Josh Volk cultivates his quarter-acre Community Supported Agriculture farm on Sauvie Island two days a week, juggling vegetable picking with consulting work. He and his farm partner Kji (pronounced “Kai”) McIntyre may be considered part-time farmers, but their dedication to their members is round-the-clock.
“It’s more like a big garden,” Volk laughed when describing Slow Hand Farm, which has nothing to do with Eric Clapton’s moniker. “I didn’t even realize the connection until I did a domain name search,” he said. “I was thinking more about the slow food movement, not Clapton,” he added. As a member of Portland’s popular Community Supported Agriculture (CSA) scene, Volk offers shareholders weekly deliveries of whatever was freshly harvested that week. About 50 Portland CSA farms are listed on the website, but not all are still in operation.
CSAs operate like this: Shareholders (or members) pay portions of a local farm’s operating expenses before each season. In return, they are guaranteed freshly harvested, typically organic, vegetables and other products delivered near their own homes. The CSA movement’s origins have been traced to Japan, Germany and Switzerland during the 1960s. It spread to the U.S. in 1984, first in New Hampshire, then to other parts of the country, including the Pacific Northwest.
A national website offers extensive information regarding various types of farms that serve the public. There are roughly 4,000 farms listed, including those that supply farmers markets, restaurants and other outlets in addition to CSA participation.
Volk’s small-scale venture focuses on individuals whose needs are less than those who participate in larger CSA farms. “We have about 40 shares,” he said of his membership. “Our shares are individually, not family sized,” he explained. “Our baskets might only have four or five things, rather than a large assortment.” And his share prices are considerably less than bigger farms. His least expensive share costs $57, while some farms charge hundreds. Larger farms typically have at least twice as many shareholders and offer much more variety.
Shari Raider’s 16-acre Sauvie Island Organics is one of the larger CSA farms in Portland, serving 340 members. Most of her crops go to shareholders; the rest end up in local restaurants. “We focus on providing salad ingredients for the restaurants we serve,” she said. Her growing season is May to December and includes more than 40 different crops. “From A-Z,” she said.” Each week, her shareholders receive a basket of recent picks, and her website provides pictures and recipes of what members can expect to receive.
Another local CSA farmer, Florence Jessup, operates Artisan Organics in Hillsboro and sells produce once a week in her neighborhood. “We are a really loose organization,” Jessup said of Portland’s CSA group.

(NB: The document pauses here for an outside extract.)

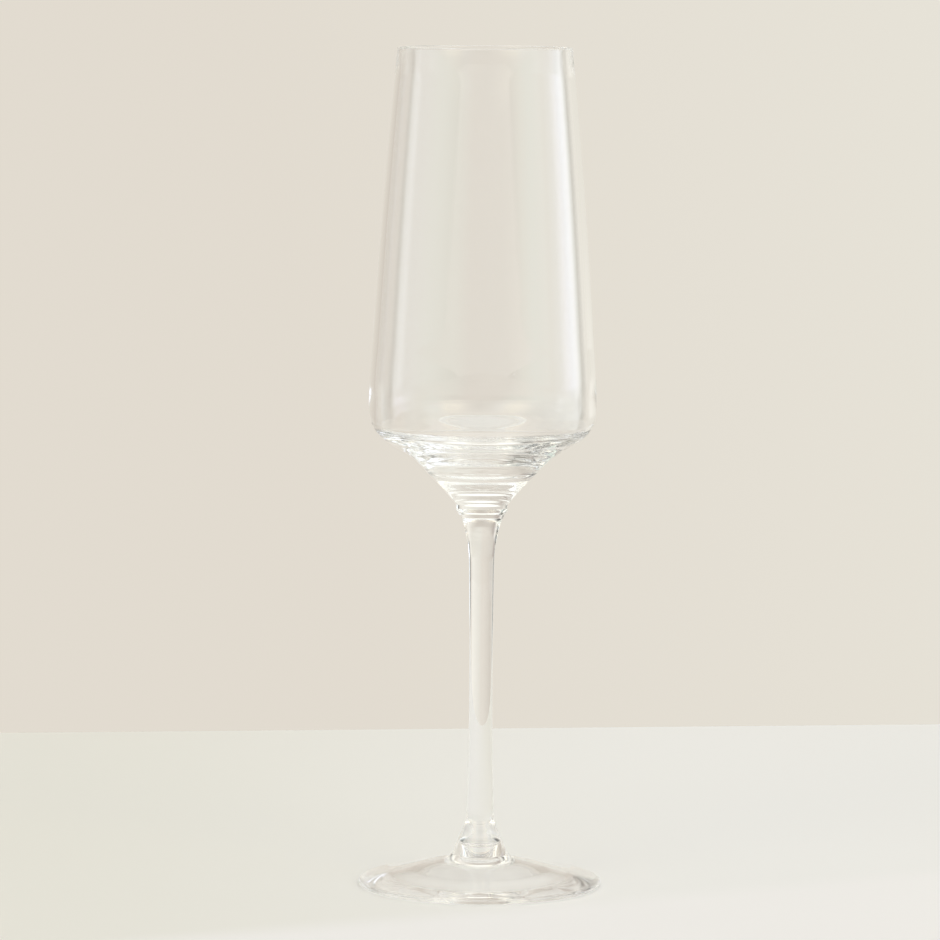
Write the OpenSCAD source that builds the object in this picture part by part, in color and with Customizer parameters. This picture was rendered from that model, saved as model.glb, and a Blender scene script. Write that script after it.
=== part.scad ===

“Some of those farms may not even exist anymore, so people need to research that themselves,” she added. Many farms are organic (although not all are certified), and support sustainable practices.
Jessup’s farm is in the middle of the suburbs. “It’s an agricultural oasis with a 500-house subdivision across the way,” she said as she set up her weekly farm stand. “You can’t get food more local than close-enough-to-walk-to,” she said with a laugh. She didn’t laugh when discussing her season’s disappointing sales.
“The recession has decidedly affected my business,” she explained.